Aim » Would you output the whole listing below, exactly as it reads?

Given information »
%%

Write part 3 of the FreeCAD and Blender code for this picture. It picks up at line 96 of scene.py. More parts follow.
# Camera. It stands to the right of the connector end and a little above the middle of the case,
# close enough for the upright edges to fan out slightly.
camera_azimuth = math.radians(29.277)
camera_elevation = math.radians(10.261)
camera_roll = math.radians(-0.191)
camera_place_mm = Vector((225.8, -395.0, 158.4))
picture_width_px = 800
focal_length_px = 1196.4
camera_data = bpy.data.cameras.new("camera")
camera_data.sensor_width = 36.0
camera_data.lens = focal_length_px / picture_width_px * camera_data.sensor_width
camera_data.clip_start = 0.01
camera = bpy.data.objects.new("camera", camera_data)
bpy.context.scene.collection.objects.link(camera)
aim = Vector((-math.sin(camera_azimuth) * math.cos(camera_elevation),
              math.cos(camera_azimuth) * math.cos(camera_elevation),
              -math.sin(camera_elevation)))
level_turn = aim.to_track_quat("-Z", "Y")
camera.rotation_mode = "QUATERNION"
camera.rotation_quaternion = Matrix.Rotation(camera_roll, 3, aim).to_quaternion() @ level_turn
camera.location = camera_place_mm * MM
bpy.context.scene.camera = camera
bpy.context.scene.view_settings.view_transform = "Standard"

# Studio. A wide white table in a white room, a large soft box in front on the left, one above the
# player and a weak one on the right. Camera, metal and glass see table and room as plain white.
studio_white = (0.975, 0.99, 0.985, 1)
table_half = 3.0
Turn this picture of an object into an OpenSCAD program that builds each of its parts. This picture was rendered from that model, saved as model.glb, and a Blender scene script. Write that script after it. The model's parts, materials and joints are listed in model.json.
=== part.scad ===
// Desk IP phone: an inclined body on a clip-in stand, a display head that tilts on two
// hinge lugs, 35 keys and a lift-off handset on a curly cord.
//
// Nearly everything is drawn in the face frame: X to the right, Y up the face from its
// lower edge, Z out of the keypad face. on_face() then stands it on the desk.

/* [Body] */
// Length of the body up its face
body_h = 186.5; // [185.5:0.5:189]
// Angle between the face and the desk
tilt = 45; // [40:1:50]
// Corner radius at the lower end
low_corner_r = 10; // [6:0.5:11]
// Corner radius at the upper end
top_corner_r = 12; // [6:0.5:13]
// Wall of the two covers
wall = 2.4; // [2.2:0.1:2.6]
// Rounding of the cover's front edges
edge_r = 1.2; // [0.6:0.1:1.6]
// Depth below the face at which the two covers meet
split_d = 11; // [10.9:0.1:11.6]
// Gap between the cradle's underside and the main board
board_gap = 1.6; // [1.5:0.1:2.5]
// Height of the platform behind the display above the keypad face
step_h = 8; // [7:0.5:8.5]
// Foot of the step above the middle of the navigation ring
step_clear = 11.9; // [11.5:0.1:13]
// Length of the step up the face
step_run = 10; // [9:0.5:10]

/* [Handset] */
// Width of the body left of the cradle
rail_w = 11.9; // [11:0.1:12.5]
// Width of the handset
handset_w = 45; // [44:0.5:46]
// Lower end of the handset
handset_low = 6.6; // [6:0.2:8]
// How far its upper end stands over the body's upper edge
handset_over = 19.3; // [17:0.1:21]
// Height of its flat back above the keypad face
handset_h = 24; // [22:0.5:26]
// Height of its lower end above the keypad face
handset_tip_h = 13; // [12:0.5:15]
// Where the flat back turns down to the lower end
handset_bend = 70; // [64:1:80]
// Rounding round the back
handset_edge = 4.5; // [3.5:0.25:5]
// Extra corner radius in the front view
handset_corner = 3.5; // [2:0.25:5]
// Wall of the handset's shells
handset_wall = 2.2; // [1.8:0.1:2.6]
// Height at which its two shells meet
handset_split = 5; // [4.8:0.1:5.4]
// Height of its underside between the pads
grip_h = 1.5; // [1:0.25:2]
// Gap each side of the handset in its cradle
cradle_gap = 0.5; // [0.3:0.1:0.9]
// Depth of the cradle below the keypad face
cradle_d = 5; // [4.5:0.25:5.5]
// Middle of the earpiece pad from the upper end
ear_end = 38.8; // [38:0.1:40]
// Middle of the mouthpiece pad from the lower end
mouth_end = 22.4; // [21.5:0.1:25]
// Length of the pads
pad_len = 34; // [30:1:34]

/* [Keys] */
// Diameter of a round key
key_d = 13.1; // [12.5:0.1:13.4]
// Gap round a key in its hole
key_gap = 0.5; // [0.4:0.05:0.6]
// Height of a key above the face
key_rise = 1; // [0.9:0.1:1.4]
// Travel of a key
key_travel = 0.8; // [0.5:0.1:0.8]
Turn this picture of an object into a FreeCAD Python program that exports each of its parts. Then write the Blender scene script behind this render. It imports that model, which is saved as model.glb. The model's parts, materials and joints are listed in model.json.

%%

Exercise output »
Write part 3 of the FreeCAD and Blender code for this picture. It picks up at line 96 of scene.py. More parts follow.
# Camera. It stands to the right of the connector end and a little above the middle of the case,
# close enough for the upright edges to fan out slightly.
camera_azimuth = math.radians(29.277)
camera_elevation = math.radians(10.261)
camera_roll = math.radians(-0.191)
camera_place_mm = Vector((225.8, -395.0, 158.4))
picture_width_px = 800
focal_length_px = 1196.4
camera_data = bpy.data.cameras.new("camera")
camera_data.sensor_width = 36.0
camera_data.lens = focal_length_px / picture_width_px * camera_data.sensor_width
camera_data.clip_start = 0.01
camera = bpy.data.objects.new("camera", camera_data)
bpy.context.scene.collection.objects.link(camera)
aim = Vector((-math.sin(camera_azimuth) * math.cos(camera_elevation),
              math.cos(camera_azimuth) * math.cos(camera_elevation),
              -math.sin(camera_elevation)))
level_turn = aim.to_track_quat("-Z", "Y")
camera.rotation_mode = "QUATERNION"
camera.rotation_quaternion = Matrix.Rotation(camera_roll, 3, aim).to_quaternion() @ level_turn
camera.location = camera_place_mm * MM
bpy.context.scene.camera = camera
bpy.context.scene.view_settings.view_transform = "Standard"

# Studio. A wide white table in a white room, a large soft box in front on the left, one above the
# player and a weak one on the right. Camera, metal and glass see table and room as plain white.
studio_white = (0.975, 0.99, 0.985, 1)
table_half = 3.0
Turn this picture of an object into an OpenSCAD program that builds each of its parts. This picture was rendered from that model, saved as model.glb, and a Blender scene script. Write that script after it. The model's parts, materials and joints are listed in model.json.
=== part.scad ===
// Desk IP phone: an inclined body on a clip-in stand, a display head that tilts on two
// hinge lugs, 35 keys and a lift-off handset on a curly cord.
//
// Nearly everything is drawn in the face frame: X to the right, Y up the face from its
// lower edge, Z out of the keypad face. on_face() then stands it on the desk.

/* [Body] */
// Length of the body up its face
body_h = 186.5; // [185.5:0.5:189]
// Angle between the face and the desk
tilt = 45; // [40:1:50]
// Corner radius at the lower end
low_corner_r = 10; // [6:0.5:11]
// Corner radius at the upper end
top_corner_r = 12; // [6:0.5:13]
// Wall of the two covers
wall = 2.4; // [2.2:0.1:2.6]
// Rounding of the cover's front edges
edge_r = 1.2; // [0.6:0.1:1.6]
// Depth below the face at which the two covers meet
split_d = 11; // [10.9:0.1:11.6]
// Gap between the cradle's underside and the main board
board_gap = 1.6; // [1.5:0.1:2.5]
// Height of the platform behind the display above the keypad face
step_h = 8; // [7:0.5:8.5]
// Foot of the step above the middle of the navigation ring
step_clear = 11.9; // [11.5:0.1:13]
// Length of the step up the face
step_run = 10; // [9:0.5:10]

/* [Handset] */
// Width of the body left of the cradle
rail_w = 11.9; // [11:0.1:12.5]
// Width of the handset
handset_w = 45; // [44:0.5:46]
// Lower end of the handset
handset_low = 6.6; // [6:0.2:8]
// How far its upper end stands over the body's upper edge
handset_over = 19.3; // [17:0.1:21]
// Height of its flat back above the keypad face
handset_h = 24; // [22:0.5:26]
// Height of its lower end above the keypad face
handset_tip_h = 13; // [12:0.5:15]
// Where the flat back turns down to the lower end
handset_bend = 70; // [64:1:80]
// Rounding round the back
handset_edge = 4.5; // [3.5:0.25:5]
// Extra corner radius in the front view
handset_corner = 3.5; // [2:0.25:5]
// Wall of the handset's shells
handset_wall = 2.2; // [1.8:0.1:2.6]
// Height at which its two shells meet
handset_split = 5; // [4.8:0.1:5.4]
// Height of its underside between the pads
grip_h = 1.5; // [1:0.25:2]
// Gap each side of the handset in its cradle
cradle_gap = 0.5; // [0.3:0.1:0.9]
// Depth of the cradle below the keypad face
cradle_d = 5; // [4.5:0.25:5.5]
// Middle of the earpiece pad from the upper end
ear_end = 38.8; // [38:0.1:40]
// Middle of the mouthpiece pad from the lower end
mouth_end = 22.4; // [21.5:0.1:25]
// Length of the pads
pad_len = 34; // [30:1:34]

/* [Keys] */
// Diameter of a round key
key_d = 13.1; // [12.5:0.1:13.4]
// Gap round a key in its hole
key_gap = 0.5; // [0.4:0.05:0.6]
// Height of a key above the face
key_rise = 1; // [0.9:0.1:1.4]
// Travel of a key
key_travel = 0.8; // [0.5:0.1:0.8]
Turn this picture of an object into a FreeCAD Python program that exports each of its parts. Then write the Blender scene script behind this render. It imports that model, which is saved as model.glb. The model's parts, materials and joints are listed in model.json.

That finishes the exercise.